- _EXERCISE DATA_:
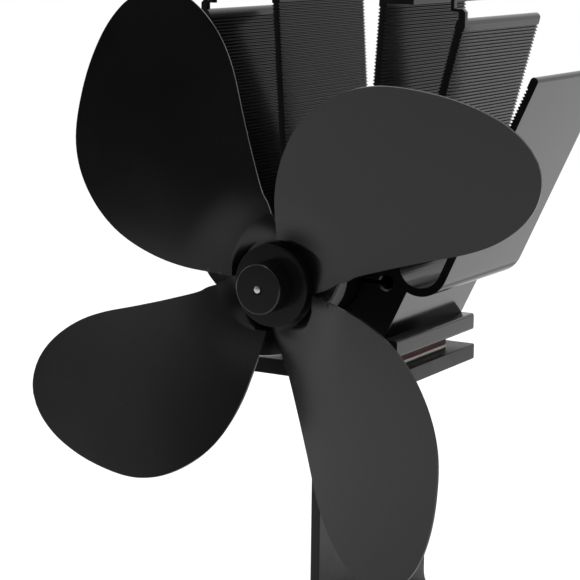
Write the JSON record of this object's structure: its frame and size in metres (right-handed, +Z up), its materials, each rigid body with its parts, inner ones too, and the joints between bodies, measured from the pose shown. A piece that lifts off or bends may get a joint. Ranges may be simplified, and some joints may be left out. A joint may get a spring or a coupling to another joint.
{
  "type": "stove fan",
  "caption": "Heat-powered stove fan: twisted blades on a small motor held in a tall ribbed heat sink, clamped over a thermoelectric module on a web stand with a flat foot.",
  "frame": {"origin": "centre of the foot's underside, on the surface that the fan stands on", "axes": "+Z up, -Y to the front, where the blades face and blow, +X to the right as seen from the front"},
  "size_m": [0.1624, 0.1189, 0.2012],
  "materials": {
    "black_casting": "satin heat-proof paint",
    "black_anodised": "satin black anodised",
    "blade_paint": "matt black paint",
    "hub_metal": "satin black anodised, turned",
    "plain_steel": "plain bright steel",
    "screw_steel": "plain steel",
    "core_steel": "stacked sheet",
    "sintered_bronze": "matt sintered bronze",
    "copper": "copper",
    "ferrite": "matt dark grey",
    "thermal_pad": "matt",
    "white_ceramic": "matt white ceramic",
    "couple_blocks": "dark grey",
    "seal_rubber": "red-brown silicone",
    "fibre_board": "matt pale fibre",
    "cap_plastic": "matt black",
    "red_lead": "silicone cover",
    "black_lead": "silicone cover"
  },
  "bodies": {
    "stand": {"base_stand": "black_casting", "hot_pad": "thermal_pad", "cold_pad": "thermal_pad", "teg_hot_plate": "white_ceramic", "teg_cold_plate": "white_ceramic", "teg_couples": "couple_blocks", "teg_seal": "seal_rubber", "heat_sink": "black_anodised", "clamp_screw_1": "screw_steel", "clamp_screw_2": "screw_steel", "clamp_screw_3": "screw_steel", "clamp_screw_4": "screw_steel", "clamp_washer_1": "fibre_board", "clamp_washer_2": "fibre_board", "clamp_washer_3": "fibre_board", "clamp_washer_4": "fibre_board", "motor_can": "plain_steel", "motor_end_cap": "cap_plastic", "motor_set_screw": "screw_steel", "rear_cover": "black_casting", "cover_screw_left": "screw_steel", "cover_screw_right": "screw_steel", "magnet_left": "ferrite", "magnet_right": "ferrite", "bush_front": "sintered_bronze", "bush_rear": "sintered_bronze", "brush_left": "copper", "brush_right": "copper", "lead_red": "red_lead", "lead_black": "black_lead"},
    "fan": {"motor_shaft": "plain_steel", "armature_core": "core_steel", "coil_1": "copper", "coil_2": "copper", "coil_3": "copper", "commutator": "copper", "fan_hub": "hub_metal", "hub_washer": "hub_metal", "fan_blades": "blade_paint"}
  },
  "joints": [
    {"name": "fan_spin", "type": "hinge", "parent": "stand", "child": "fan", "pos_m": [0, 0, 0.12], "axis": [0, 1, 0], "continuous": true}
  ]
}
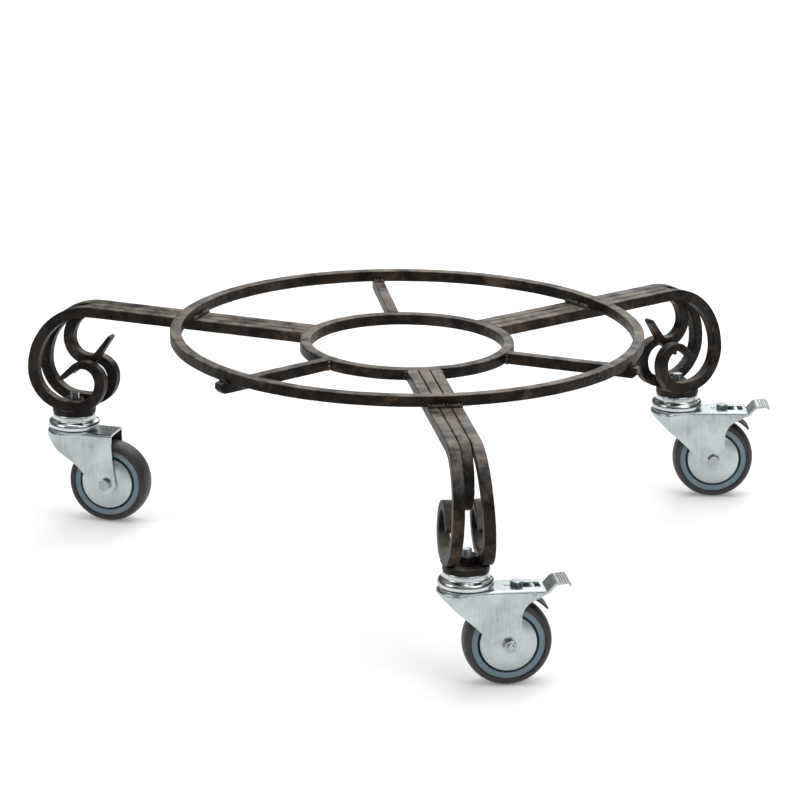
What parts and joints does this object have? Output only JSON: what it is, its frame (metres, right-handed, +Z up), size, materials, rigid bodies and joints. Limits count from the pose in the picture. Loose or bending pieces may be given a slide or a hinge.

- _PROBLEM_: Reproduce the records above exactly.

- _ANSWER IN FULL_:
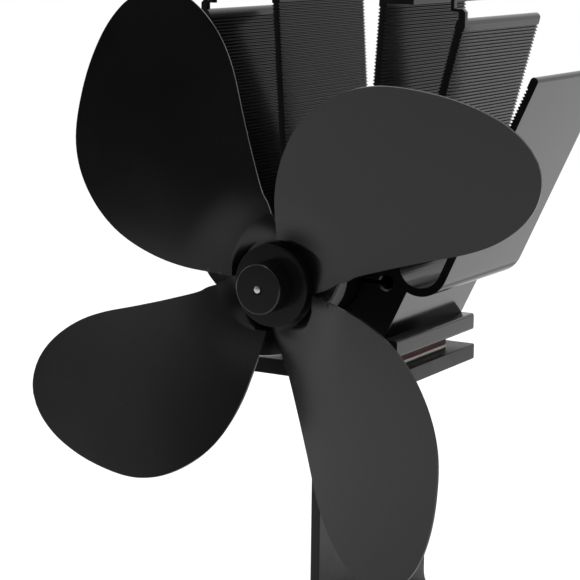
Write the JSON record of this object's structure: its frame and size in metres (right-handed, +Z up), its materials, each rigid body with its parts, inner ones too, and the joints between bodies, measured from the pose shown. A piece that lifts off or bends may get a joint. Ranges may be simplified, and some joints may be left out. A joint may get a spring or a coupling to another joint.
{
  "type": "stove fan",
  "caption": "Heat-powered stove fan: twisted blades on a small motor held in a tall ribbed heat sink, clamped over a thermoelectric module on a web stand with a flat foot.",
  "frame": {"origin": "centre of the foot's underside, on the surface that the fan stands on", "axes": "+Z up, -Y to the front, where the blades face and blow, +X to the right as seen from the front"},
  "size_m": [0.1624, 0.1189, 0.2012],
  "materials": {
    "black_casting": "satin heat-proof paint",
    "black_anodised": "satin black anodised",
    "blade_paint": "matt black paint",
    "hub_metal": "satin black anodised, turned",
    "plain_steel": "plain bright steel",
    "screw_steel": "plain steel",
    "core_steel": "stacked sheet",
    "sintered_bronze": "matt sintered bronze",
    "copper": "copper",
    "ferrite": "matt dark grey",
    "thermal_pad": "matt",
    "white_ceramic": "matt white ceramic",
    "couple_blocks": "dark grey",
    "seal_rubber": "red-brown silicone",
    "fibre_board": "matt pale fibre",
    "cap_plastic": "matt black",
    "red_lead": "silicone cover",
    "black_lead": "silicone cover"
  },
  "bodies": {
    "stand": {"base_stand": "black_casting", "hot_pad": "thermal_pad", "cold_pad": "thermal_pad", "teg_hot_plate": "white_ceramic", "teg_cold_plate": "white_ceramic", "teg_couples": "couple_blocks", "teg_seal": "seal_rubber", "heat_sink": "black_anodised", "clamp_screw_1": "screw_steel", "clamp_screw_2": "screw_steel", "clamp_screw_3": "screw_steel", "clamp_screw_4": "screw_steel", "clamp_washer_1": "fibre_board", "clamp_washer_2": "fibre_board", "clamp_washer_3": "fibre_board", "clamp_washer_4": "fibre_board", "motor_can": "plain_steel", "motor_end_cap": "cap_plastic", "motor_set_screw": "screw_steel", "rear_cover": "black_casting", "cover_screw_left": "screw_steel", "cover_screw_right": "screw_steel", "magnet_left": "ferrite", "magnet_right": "ferrite", "bush_front": "sintered_bronze", "bush_rear": "sintered_bronze", "brush_left": "copper", "brush_right": "copper", "lead_red": "red_lead", "lead_black": "black_lead"},
    "fan": {"motor_shaft": "plain_steel", "armature_core": "core_steel", "coil_1": "copper", "coil_2": "copper", "coil_3": "copper", "commutator": "copper", "fan_hub": "hub_metal", "hub_washer": "hub_metal", "fan_blades": "blade_paint"}
  },
  "joints": [
    {"name": "fan_spin", "type": "hinge", "parent": "stand", "child": "fan", "pos_m": [0, 0, 0.12], "axis": [0, 1, 0], "continuous": true}
  ]
}
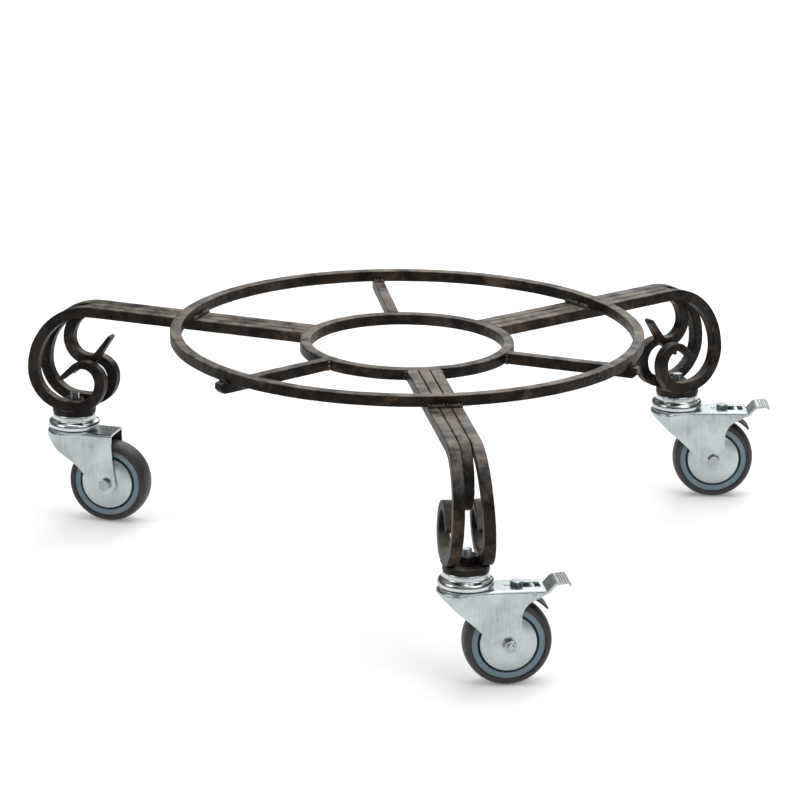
What parts and joints does this object have? Output only JSON: what it is, its frame (metres, right-handed, +Z up), size, materials, rigid bodies and joints. Limits count from the pose in the picture. Loose or bending pieces may be given a slide or a hinge.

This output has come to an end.